*Set exercise*
The lines to print start at the one containing "1700, 2110), shieldSteel);" and end at the one containing "record = json.load(file)"; print them exactly, ends included, and only them.

*Source records*
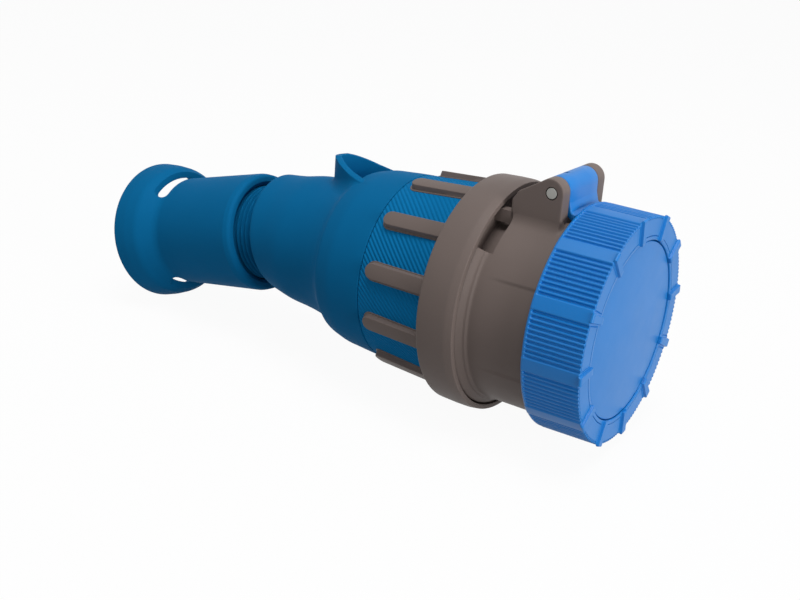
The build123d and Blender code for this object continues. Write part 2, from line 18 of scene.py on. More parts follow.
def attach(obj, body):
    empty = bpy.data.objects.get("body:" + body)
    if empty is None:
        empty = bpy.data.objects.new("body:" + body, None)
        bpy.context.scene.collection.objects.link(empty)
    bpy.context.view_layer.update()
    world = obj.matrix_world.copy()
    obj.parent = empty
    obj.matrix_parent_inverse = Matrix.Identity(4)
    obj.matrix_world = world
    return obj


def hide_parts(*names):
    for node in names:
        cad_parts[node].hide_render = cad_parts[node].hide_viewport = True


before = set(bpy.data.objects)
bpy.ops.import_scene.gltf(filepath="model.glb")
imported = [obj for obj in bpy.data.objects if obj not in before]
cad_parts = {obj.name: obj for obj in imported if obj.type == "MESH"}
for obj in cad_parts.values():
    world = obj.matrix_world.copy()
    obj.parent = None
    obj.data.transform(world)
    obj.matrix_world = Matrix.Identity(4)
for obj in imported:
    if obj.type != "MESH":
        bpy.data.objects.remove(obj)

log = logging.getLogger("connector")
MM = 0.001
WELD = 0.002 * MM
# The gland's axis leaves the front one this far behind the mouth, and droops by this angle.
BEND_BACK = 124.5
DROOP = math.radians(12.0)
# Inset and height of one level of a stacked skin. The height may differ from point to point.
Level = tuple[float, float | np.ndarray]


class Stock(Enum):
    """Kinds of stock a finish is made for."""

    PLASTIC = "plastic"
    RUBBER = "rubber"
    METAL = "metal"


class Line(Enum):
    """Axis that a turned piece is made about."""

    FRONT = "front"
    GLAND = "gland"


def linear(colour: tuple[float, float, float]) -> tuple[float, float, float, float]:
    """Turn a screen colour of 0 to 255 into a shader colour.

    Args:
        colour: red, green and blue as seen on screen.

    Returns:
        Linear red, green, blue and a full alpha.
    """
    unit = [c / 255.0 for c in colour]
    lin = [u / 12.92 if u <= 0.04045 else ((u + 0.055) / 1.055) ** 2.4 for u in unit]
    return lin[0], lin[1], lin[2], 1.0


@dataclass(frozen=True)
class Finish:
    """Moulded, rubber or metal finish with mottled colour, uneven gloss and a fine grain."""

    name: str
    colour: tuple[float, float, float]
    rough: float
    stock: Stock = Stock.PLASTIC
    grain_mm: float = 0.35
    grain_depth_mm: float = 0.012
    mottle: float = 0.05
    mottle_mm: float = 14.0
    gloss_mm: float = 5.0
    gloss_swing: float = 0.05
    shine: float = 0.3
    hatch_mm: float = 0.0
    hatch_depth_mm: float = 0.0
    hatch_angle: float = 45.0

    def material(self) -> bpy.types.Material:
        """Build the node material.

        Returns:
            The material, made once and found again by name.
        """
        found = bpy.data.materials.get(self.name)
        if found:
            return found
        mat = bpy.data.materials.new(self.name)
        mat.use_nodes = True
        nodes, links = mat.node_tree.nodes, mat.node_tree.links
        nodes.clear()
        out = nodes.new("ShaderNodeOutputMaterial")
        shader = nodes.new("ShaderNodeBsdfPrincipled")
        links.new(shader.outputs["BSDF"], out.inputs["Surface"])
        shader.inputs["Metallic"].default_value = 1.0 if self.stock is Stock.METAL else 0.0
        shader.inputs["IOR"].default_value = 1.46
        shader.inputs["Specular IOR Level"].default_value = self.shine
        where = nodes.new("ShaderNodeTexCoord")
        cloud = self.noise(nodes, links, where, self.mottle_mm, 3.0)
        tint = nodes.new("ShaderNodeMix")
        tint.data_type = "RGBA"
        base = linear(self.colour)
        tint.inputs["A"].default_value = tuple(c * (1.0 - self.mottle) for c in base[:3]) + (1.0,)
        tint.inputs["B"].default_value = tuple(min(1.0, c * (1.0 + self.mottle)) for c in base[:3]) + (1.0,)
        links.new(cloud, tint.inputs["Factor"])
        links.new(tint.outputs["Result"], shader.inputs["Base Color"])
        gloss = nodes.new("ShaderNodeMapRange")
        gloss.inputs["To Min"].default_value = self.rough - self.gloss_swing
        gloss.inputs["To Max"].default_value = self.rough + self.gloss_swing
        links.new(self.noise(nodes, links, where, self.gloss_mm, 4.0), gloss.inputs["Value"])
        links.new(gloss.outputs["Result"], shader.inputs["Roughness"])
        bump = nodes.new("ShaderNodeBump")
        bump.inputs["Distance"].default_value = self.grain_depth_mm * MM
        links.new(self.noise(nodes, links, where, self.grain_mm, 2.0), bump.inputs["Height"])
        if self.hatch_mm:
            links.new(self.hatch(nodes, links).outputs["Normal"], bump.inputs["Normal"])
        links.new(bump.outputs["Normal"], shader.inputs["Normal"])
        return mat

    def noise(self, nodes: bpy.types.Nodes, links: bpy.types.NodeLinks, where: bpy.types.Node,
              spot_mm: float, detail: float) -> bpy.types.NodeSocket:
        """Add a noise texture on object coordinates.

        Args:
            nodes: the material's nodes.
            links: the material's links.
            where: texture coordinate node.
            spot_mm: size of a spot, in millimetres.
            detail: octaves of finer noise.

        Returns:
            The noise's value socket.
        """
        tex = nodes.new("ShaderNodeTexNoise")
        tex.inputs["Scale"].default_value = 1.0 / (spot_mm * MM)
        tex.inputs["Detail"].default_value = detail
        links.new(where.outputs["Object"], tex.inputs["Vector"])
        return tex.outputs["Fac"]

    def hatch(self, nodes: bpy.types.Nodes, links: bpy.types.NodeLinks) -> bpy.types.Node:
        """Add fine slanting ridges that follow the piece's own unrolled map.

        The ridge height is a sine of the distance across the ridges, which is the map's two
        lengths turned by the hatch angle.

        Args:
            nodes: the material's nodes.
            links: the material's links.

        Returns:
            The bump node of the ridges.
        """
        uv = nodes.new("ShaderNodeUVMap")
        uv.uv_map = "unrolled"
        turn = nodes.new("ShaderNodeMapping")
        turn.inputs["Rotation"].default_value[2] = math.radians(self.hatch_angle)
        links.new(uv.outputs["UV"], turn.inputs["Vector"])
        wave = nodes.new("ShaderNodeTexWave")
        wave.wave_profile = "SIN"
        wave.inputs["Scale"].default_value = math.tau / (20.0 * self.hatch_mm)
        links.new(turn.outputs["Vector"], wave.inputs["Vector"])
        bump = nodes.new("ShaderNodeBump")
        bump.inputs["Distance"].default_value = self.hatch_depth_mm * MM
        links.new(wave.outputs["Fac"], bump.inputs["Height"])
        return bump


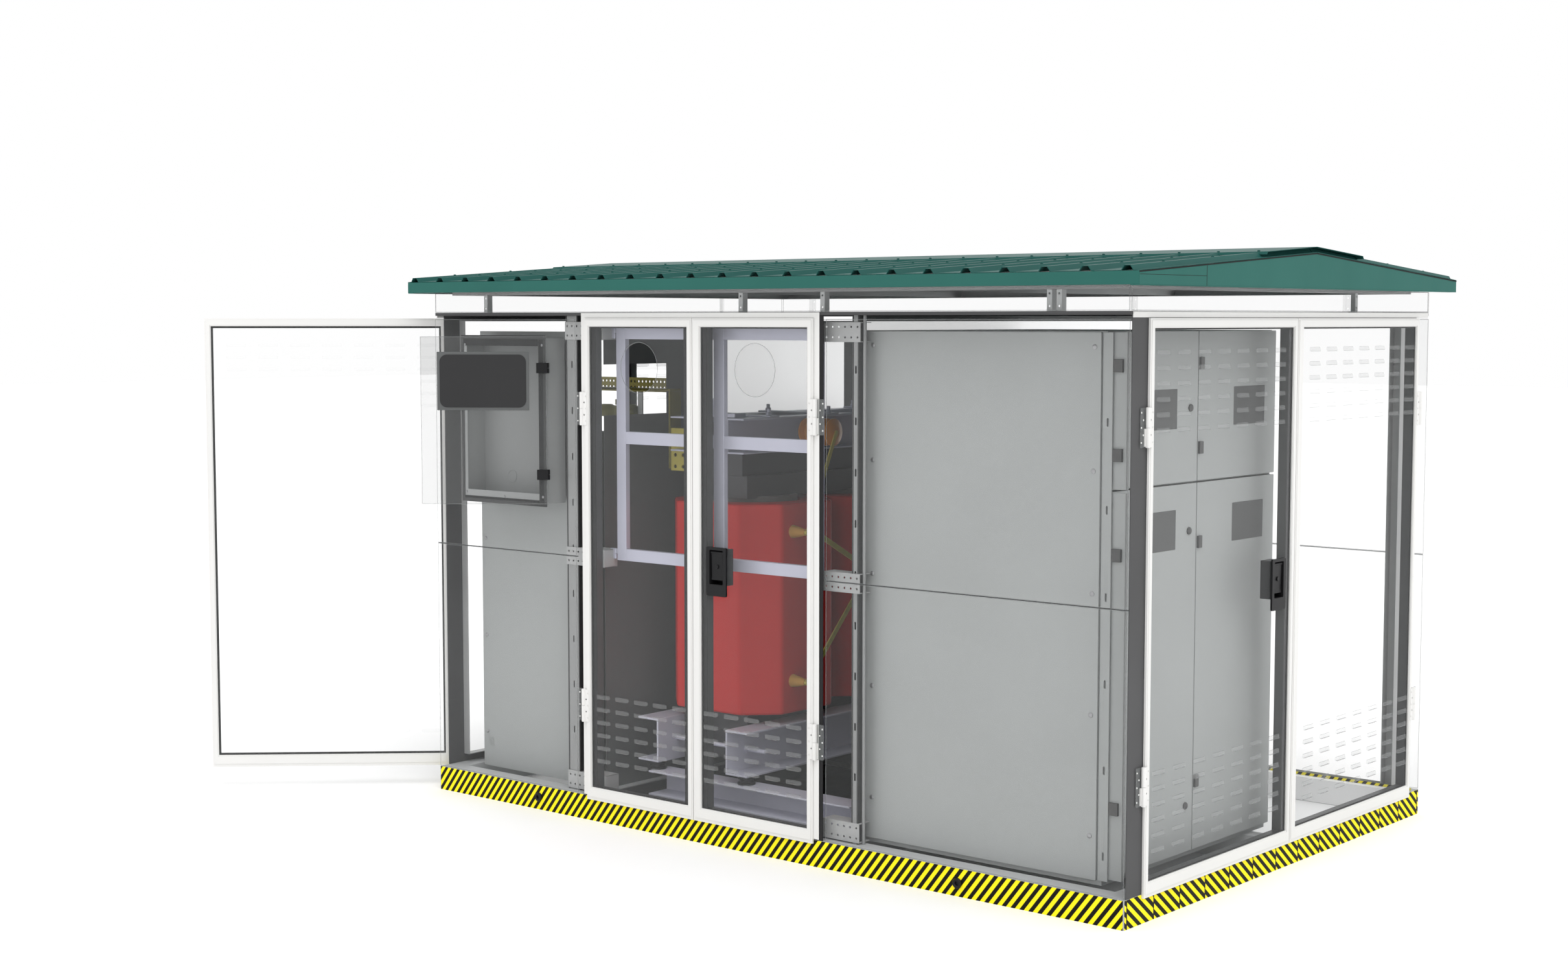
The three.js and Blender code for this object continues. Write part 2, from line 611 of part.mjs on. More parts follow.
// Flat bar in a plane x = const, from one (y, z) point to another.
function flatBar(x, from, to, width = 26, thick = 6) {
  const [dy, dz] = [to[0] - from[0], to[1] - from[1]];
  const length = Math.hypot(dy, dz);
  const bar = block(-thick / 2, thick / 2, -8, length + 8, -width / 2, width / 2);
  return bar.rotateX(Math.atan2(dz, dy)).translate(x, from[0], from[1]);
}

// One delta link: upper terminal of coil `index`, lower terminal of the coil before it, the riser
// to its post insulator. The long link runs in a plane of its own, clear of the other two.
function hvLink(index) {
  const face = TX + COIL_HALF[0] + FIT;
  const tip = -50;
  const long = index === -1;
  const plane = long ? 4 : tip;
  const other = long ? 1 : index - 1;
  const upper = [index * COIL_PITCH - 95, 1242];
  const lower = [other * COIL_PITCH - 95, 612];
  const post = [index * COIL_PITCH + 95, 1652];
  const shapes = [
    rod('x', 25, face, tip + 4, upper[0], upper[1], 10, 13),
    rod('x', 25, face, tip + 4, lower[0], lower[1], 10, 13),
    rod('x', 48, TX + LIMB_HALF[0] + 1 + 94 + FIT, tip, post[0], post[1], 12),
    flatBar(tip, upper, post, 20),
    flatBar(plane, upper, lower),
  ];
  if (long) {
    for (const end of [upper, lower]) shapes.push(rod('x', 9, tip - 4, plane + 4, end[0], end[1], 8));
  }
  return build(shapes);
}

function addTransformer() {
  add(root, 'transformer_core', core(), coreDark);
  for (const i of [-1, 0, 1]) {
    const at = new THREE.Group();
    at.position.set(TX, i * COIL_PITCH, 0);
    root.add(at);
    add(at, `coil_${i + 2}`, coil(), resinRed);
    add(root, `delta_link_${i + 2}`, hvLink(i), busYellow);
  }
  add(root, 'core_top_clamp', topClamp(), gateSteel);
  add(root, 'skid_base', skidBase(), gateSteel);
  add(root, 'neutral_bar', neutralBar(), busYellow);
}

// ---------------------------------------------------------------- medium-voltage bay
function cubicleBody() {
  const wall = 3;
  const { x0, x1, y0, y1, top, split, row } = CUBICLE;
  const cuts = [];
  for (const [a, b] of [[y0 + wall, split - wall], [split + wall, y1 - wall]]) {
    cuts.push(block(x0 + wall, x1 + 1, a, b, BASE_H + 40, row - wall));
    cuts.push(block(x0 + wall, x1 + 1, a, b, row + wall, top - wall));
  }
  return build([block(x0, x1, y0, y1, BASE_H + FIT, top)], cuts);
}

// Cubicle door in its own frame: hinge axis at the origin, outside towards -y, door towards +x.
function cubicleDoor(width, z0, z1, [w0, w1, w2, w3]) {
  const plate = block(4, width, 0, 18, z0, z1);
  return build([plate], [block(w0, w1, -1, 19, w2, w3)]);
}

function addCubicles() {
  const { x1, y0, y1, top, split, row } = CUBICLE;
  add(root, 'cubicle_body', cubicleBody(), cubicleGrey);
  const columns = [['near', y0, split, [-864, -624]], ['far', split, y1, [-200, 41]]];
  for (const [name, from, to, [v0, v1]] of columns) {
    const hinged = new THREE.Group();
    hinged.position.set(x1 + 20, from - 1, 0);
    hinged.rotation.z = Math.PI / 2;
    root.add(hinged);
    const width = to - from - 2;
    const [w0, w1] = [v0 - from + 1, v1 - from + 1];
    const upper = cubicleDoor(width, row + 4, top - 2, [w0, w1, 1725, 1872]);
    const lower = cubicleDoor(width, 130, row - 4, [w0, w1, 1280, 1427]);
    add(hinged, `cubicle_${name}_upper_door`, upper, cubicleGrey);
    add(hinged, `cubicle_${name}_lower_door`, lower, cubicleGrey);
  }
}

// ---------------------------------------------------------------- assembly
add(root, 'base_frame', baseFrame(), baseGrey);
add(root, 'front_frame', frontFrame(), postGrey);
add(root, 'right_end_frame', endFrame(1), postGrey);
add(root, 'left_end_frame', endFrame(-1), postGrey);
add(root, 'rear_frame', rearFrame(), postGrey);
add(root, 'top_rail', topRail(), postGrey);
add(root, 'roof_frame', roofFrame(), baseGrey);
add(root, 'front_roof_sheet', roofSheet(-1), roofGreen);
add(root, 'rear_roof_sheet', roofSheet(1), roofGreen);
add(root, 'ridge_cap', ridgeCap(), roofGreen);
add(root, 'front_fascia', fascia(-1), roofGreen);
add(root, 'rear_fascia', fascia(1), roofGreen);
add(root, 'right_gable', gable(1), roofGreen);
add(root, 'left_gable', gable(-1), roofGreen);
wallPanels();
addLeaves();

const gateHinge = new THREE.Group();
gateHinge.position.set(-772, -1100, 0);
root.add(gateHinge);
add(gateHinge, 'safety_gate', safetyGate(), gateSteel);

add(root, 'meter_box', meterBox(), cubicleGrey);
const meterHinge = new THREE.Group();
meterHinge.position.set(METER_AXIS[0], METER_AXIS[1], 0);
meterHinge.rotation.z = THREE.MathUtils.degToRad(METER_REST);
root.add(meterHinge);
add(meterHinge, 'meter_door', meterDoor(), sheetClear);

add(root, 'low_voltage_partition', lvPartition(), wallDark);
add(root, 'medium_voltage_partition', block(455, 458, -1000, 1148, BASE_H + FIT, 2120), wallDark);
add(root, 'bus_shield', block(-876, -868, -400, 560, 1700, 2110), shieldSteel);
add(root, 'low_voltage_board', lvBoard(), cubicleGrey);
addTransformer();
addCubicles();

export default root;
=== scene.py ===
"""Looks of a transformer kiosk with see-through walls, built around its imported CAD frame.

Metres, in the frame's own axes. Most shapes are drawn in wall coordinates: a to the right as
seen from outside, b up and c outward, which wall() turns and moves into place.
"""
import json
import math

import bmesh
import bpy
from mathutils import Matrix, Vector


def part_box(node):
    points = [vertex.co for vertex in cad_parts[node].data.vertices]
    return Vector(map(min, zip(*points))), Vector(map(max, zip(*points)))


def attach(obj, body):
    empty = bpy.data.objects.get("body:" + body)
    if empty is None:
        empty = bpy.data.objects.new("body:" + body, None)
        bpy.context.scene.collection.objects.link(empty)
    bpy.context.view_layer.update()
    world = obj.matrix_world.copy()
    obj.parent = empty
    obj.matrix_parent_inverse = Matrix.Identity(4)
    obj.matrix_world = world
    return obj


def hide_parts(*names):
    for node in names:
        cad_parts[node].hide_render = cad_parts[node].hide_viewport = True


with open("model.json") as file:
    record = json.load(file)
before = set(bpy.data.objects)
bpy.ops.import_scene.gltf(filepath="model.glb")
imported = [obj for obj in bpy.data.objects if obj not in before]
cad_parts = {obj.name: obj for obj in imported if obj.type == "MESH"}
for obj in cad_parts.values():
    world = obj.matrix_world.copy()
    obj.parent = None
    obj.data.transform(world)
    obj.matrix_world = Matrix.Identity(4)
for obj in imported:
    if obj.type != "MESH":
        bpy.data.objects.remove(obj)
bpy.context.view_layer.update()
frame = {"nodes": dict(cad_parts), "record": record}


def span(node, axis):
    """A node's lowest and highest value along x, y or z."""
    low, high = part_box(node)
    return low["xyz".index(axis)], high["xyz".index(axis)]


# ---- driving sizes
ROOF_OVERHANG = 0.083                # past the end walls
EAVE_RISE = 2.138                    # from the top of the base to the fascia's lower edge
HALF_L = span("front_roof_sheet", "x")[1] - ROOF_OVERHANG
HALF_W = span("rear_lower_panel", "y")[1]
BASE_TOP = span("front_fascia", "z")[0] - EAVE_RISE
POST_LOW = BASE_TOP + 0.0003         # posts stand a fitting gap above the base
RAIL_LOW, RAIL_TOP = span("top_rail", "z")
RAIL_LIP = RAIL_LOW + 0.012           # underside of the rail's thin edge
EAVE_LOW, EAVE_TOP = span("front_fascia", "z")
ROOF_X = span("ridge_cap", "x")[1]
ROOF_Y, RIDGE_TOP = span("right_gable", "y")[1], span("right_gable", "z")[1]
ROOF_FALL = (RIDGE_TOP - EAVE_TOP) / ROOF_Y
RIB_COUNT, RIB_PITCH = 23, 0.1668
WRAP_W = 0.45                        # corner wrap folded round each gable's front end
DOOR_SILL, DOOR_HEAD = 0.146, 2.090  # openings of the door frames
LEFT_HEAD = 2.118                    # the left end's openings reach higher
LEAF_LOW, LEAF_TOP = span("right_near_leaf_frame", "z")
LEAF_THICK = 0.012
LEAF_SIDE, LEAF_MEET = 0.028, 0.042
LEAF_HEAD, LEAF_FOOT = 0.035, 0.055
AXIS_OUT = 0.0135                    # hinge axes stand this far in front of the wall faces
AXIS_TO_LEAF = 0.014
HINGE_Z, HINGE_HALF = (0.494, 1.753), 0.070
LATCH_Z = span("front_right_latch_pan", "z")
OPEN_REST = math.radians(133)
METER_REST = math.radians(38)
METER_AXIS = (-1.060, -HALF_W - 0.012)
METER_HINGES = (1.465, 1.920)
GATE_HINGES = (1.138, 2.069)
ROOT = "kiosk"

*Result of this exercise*
add(root, 'bus_shield', block(-876, -868, -400, 560, 1700, 2110), shieldSteel);
add(root, 'low_voltage_board', lvBoard(), cubicleGrey);
addTransformer();
addCubicles();

export default root;
=== scene.py ===
"""Looks of a transformer kiosk with see-through walls, built around its imported CAD frame.

Metres, in the frame's own axes. Most shapes are drawn in wall coordinates: a to the right as
seen from outside, b up and c outward, which wall() turns and moves into place.
"""
import json
import math

import bmesh
import bpy
from mathutils import Matrix, Vector


def part_box(node):
    points = [vertex.co for vertex in cad_parts[node].data.vertices]
    return Vector(map(min, zip(*points))), Vector(map(max, zip(*points)))


def attach(obj, body):
    empty = bpy.data.objects.get("body:" + body)
    if empty is None:
        empty = bpy.data.objects.new("body:" + body, None)
        bpy.context.scene.collection.objects.link(empty)
    bpy.context.view_layer.update()
    world = obj.matrix_world.copy()
    obj.parent = empty
    obj.matrix_parent_inverse = Matrix.Identity(4)
    obj.matrix_world = world
    return obj


def hide_parts(*names):
    for node in names:
        cad_parts[node].hide_render = cad_parts[node].hide_viewport = True


with open("model.json") as file:
    record = json.load(file)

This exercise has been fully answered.